__EXERCISE PROMPT__:
Copy every line that mentions the word "handed".

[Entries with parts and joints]
-.-.-

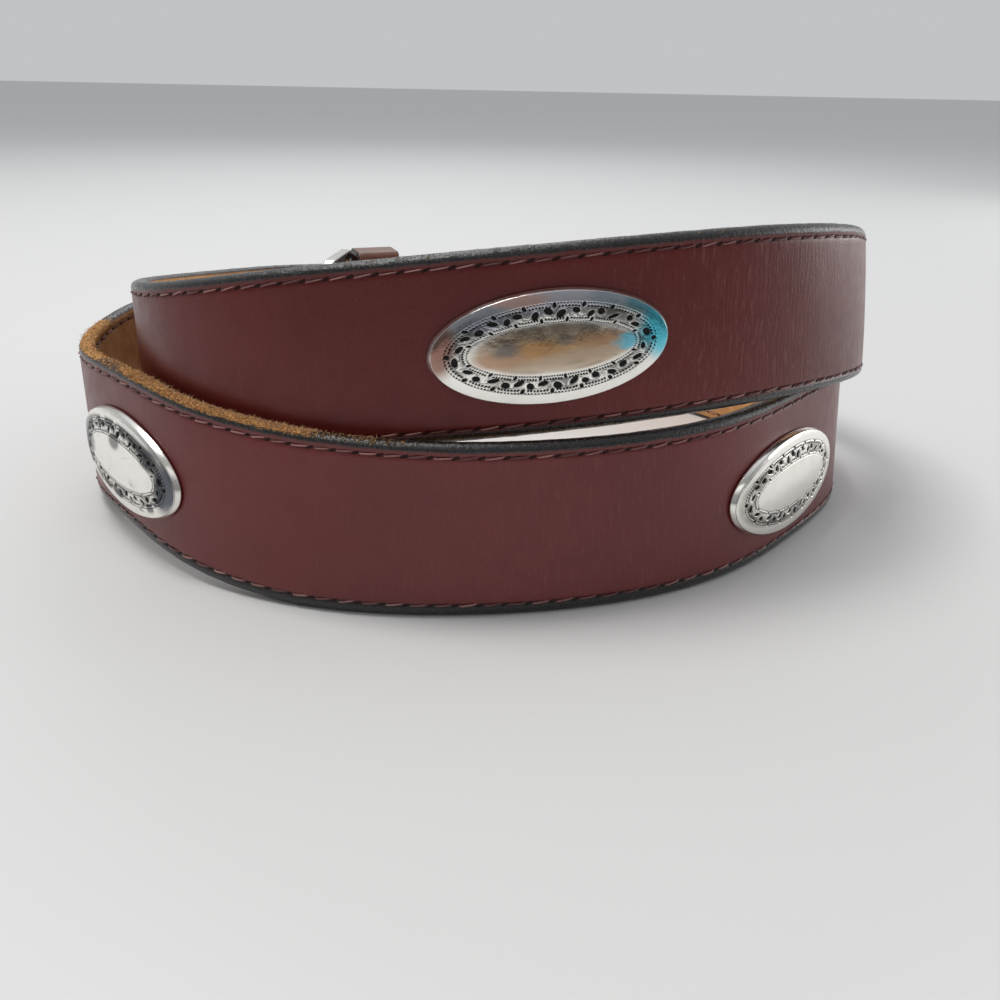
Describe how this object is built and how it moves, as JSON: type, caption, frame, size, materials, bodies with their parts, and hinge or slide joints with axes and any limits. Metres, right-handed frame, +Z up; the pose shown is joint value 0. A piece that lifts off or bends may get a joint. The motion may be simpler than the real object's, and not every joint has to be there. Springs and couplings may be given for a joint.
{
  "type": "studded leather belt",
  "caption": "Burgundy stitched leather belt with engraved oval metal conchos, a leather keeper and a plain buckle, standing on edge in a loose two-turn coil.",
  "frame": {"origin": "middle of the overall box at the level of the surface the belt stands on", "axes": "+X along the coil's width, +Y from the front of the coil to the back, where the buckle is, +Z up"},
  "size_m": [0.213, 0.196, 0.0775],
  "materials": {
    "face_leather": "smooth burgundy-brown, medium gloss, black burnished edges",
    "lining_leather": "matt tan",
    "keeper_leather": "orange-brown, medium gloss",
    "concho_metal": "polished silver tone with black in the engraving",
    "post_metal": "plain nickel tone",
    "buckle_metal": "polished silver tone"
  },
  "bodies": {
    "belt": {"strap_face": "face_leather", "strap_lining": "lining_leather", "concho_1": "concho_metal", "concho_2": "concho_metal", "concho_3": "concho_metal", "concho_4": "concho_metal", "concho_5": "concho_metal", "concho_6": "concho_metal", "concho_post_1": "post_metal", "concho_post_2": "post_metal", "concho_post_3": "post_metal", "concho_post_4": "post_metal", "concho_post_5": "post_metal", "concho_post_6": "post_metal", "keeper": "keeper_leather"},
    "frame": {"buckle_frame": "buckle_metal"},
    "prong": {"buckle_prong": "buckle_metal"}
  },
  "joints": [
    {"name": "frame_swing", "type": "hinge", "parent": "belt", "child": "frame", "pos_m": [-0.04812, 0.0588, 0.027], "axis": [0, 0, 1], "range_deg": [-20, 30]},
    {"name": "prong_lift", "type": "hinge", "parent": "frame", "child": "prong", "pos_m": [-0.04812, 0.0588, 0.027], "axis": [0, 0, 1], "range_deg": [-15, 0]}
  ]
}
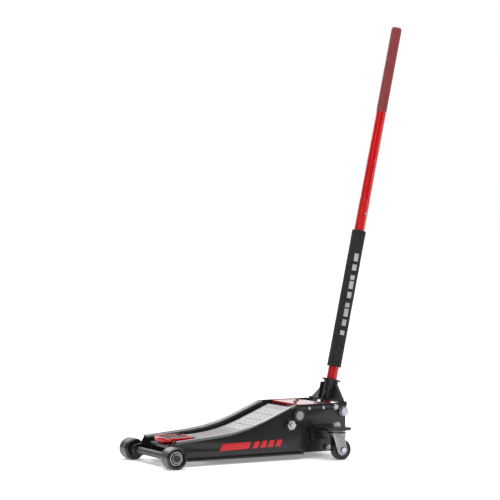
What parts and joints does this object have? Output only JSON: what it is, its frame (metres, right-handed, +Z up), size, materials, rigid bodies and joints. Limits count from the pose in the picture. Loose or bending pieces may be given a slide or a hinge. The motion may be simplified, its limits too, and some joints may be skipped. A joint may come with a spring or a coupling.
{
  "type": "trolley jack",
  "caption": "Low-profile trolley jack in black and red: lift arm with swivelling saddle, hydraulic unit, casters and a tall two-piece handle.",
  "frame": {"origin": "on the floor, half way along the whole length and on the middle plane", "axes": "+X to the saddle end, +Y to the jack's left side, +Z up"},
  "size_m": [0.84, 0.39, 1.2323],
  "materials": {
    "frame_black": "gloss",
    "black_oxide": "satin",
    "gloss_red": "gloss",
    "knurled_red": "satin",
    "zinc": "satin",
    "chrome_plate": "gloss",
    "steel": "satin",
    "cast_black": "rough",
    "black_wheel": "gloss",
    "pad_rubber": "matt",
    "foam": "matt"
  },
  "bodies": {
    "root": {"side_plate_left": "frame_black", "side_plate_right": "frame_black", "front_axle": "black_oxide", "axle_spacers": "black_oxide", "axle_snap_rings": "steel", "main_shaft": "steel", "shaft_collars": "black_oxide", "shaft_spacers": "steel", "link_bolts": "zinc", "link_nuts": "zinc", "upper_tie_rod": "steel", "lower_tie_rod": "black_oxide", "tie_rod_bolts": "zinc", "caster_bracket_left": "frame_black", "caster_bracket_right": "frame_black", "caster_stems": "zinc", "stem_nuts": "zinc", "caster_races": "zinc", "return_spring_left": "steel", "return_spring_right": "steel", "pump_block": "cast_black", "ram_cylinder": "steel", "gland_nut": "zinc", "valve_gland": "zinc", "filler_plug": "zinc", "power_cover": "gloss_red", "cover_side_screws": "zinc", "cover_top_screws": "zinc", "socket_pivot_bolts": "zinc"},
    "lift_arm": {"lift_arm": "frame_black", "arm_screws": "black_oxide", "ram_cross_pin": "steel", "head_pivot_pins": "steel"},
    "link_left": {"radius_link_left": "steel"},
    "link_right": {"radius_link_right": "steel"},
    "saddle_head": {"saddle_head": "gloss_red", "link_pin": "steel"},
    "saddle": {"saddle": "gloss_red", "saddle_pad": "pad_rubber", "saddle_clip": "steel"},
    "ram": {"ram": "steel"},
    "plunger": {"pump_plunger": "steel"},
    "handle_socket": {"handle_socket": "frame_black", "roller_pin": "steel"},
    "handle": {"handle_lower_tube": "gloss_red", "foam_sleeve": "foam", "handle_upper_tube": "knurled_red"},
    "valve": {"release_valve": "zinc"},
    "roller": {"pump_roller": "steel"},
    "button": {"snap_button": "chrome_plate"},
    "front_wheel_left": {"front_wheel_left": "black_wheel", "wheel_bearing_left": "chrome_plate"},
    "front_wheel_right": {"front_wheel_right": "black_wheel", "wheel_bearing_right": "chrome_plate"},
    "caster_left": {"caster_fork_left": "chrome_plate", "caster_axle_left": "chrome_plate"},
    "caster_right": {"caster_fork_right": "chrome_plate", "caster_axle_right": "chrome_plate"},
    "caster_wheel_left": {"caster_wheel_left": "black_wheel"},
    "caster_wheel_right": {"caster_wheel_right": "black_wheel"}
  },
  "joints": [
    {"name": "arm_lift", "type": "hinge", "parent": "root", "child": "lift_arm", "pos_m": [-0.01902, 0, 0.122], "axis": [0, -1, 0], "range_deg": [0, 68], "deforming": ["return_spring_left", "return_spring_right"]},
    {"name": "link_lift_left", "type": "hinge", "parent": "root", "child": "link_left", "pos_m": [0.00938, 0.08, 0.0968], "axis": [0, -1, 0], "range_deg": [0, 68]},
    {"name": "link_lift_right", "type": "hinge", "parent": "root", "child": "link_right", "pos_m": [0.00938, -0.08, 0.0968], "axis": [0, -1, 0], "range_deg": [0, 68]},
    {"name": "head_level", "type": "hinge", "parent": "lift_arm", "child": "saddle_head", "pos_m": [0.32158, 0, 0.0492], "axis": [0, -1, 0], "range_deg": [-68, 0]},
    {"name": "saddle_swivel", "type": "hinge", "parent": "saddle_head", "child": "saddle", "pos_m": [0.32598, 0, 0.06], "axis": [0, 0, 1], "continuous": true},
    {"name": "ram_slide", "type": "slide", "parent": "root", "child": "ram", "axis": [1, 0, 0], "range_m": [0, 0.05042]},
    {"name": "handle_pivot", "type": "hinge", "parent": "root", "child": "handle_socket", "pos_m": [-0.16502, 0, 0.127], "axis": [0, -1, 0], "range_deg": [-12.3, 61.7]},
    {"name": "plunger_slide", "type": "slide", "parent": "root", "child": "plunger", "axis": [1, 0, 0], "range_m": [-0.00373, 0.0183]},
    {"name": "handle_twist", "type": "hinge", "parent": "handle_socket", "child": "handle", "pos_m": [-0.16502, 0, 0.127], "axis": [-0.213, 0, 0.977], "range_deg": [0, 90]},
    {"name": "release_spin", "type": "hinge", "parent": "root", "child": "valve", "pos_m": [-0.16502, 0, 0.127], "axis": [-0.6018, 0, 0.7986], "range_deg": [0, 90]},
    {"name": "roller_spin", "type": "hinge", "parent": "handle_socket", "child": "roller", "pos_m": [-0.17255, -0.028, 0.11065], "axis": [0, 1, 0], "continuous": true},
    {"name": "snap_button", "type": "slide", "parent": "handle", "child": "button", "axis": [0, -1, 0], "range_m": [0, 0.003], "stiffness_N_per_m": 500, "springref_m": -0.001},
    {"name": "wheel_spin_front_left", "type": "hinge", "parent": "root", "child": "front_wheel_left", "pos_m": [0.38998, 0.13, 0.03], "axis": [0, 1, 0], "continuous": true},
    {"name": "wheel_spin_front_right", "type": "hinge", "parent": "root", "child": "front_wheel_right", "pos_m": [0.38998, -0.13, 0.03], "axis": [0, 1, 0], "continuous": true},
    {"name": "caster_swivel_left", "type": "hinge", "parent": "root", "child": "caster_left", "pos_m": [-0.10402, 0.16, 0.08], "axis": [0, 0, 1], "continuous": true},
    {"name": "caster_swivel_right", "type": "hinge", "parent": "root", "child": "caster_right", "pos_m": [-0.10402, -0.16, 0.08], "axis": [0, 0, 1], "continuous": true},
    {"name": "wheel_spin_caster_left", "type": "hinge", "parent": "caster_left", "child": "caster_wheel_left", "pos_m": [-0.11602, 0.16, 0.0285], "axis": [0, 1, 0], "continuous": true},
    {"name": "wheel_spin_caster_right", "type": "hinge", "parent": "caster_right", "child": "caster_wheel_right", "pos_m": [-0.11602, -0.16, 0.0285], "axis": [0, 1, 0], "continuous": true}
  ],
  "couplings": [
    {"joint": "link_lift_left", "follows": "arm_lift", "ratio": 1},
    {"joint": "link_lift_right", "follows": "arm_lift", "ratio": 1},
    {"joint": "head_level", "follows": "arm_lift", "ratio": -1},
    {"joint": "ram_slide", "follows": "arm_lift", "m_per_rad": 0.0424},
    {"joint": "plunger_slide", "follows": "handle_pivot", "m_per_rad": 0.0169},
    {"joint": "release_spin", "follows": "handle_twist", "ratio": 1}
  ]
}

-.-.-

__TASK SOLUTION__:
Describe how this object is built and how it moves, as JSON: type, caption, frame, size, materials, bodies with their parts, and hinge or slide joints with axes and any limits. Metres, right-handed frame, +Z up; the pose shown is joint value 0. A piece that lifts off or bends may get a joint. The motion may be simpler than the real object's, and not every joint has to be there. Springs and couplings may be given for a joint.
What parts and joints does this object have? Output only JSON: what it is, its frame (metres, right-handed, +Z up), size, materials, rigid bodies and joints. Limits count from the pose in the picture. Loose or bending pieces may be given a slide or a hinge. The motion may be simplified, its limits too, and some joints may be skipped. A joint may come with a spring or a coupling.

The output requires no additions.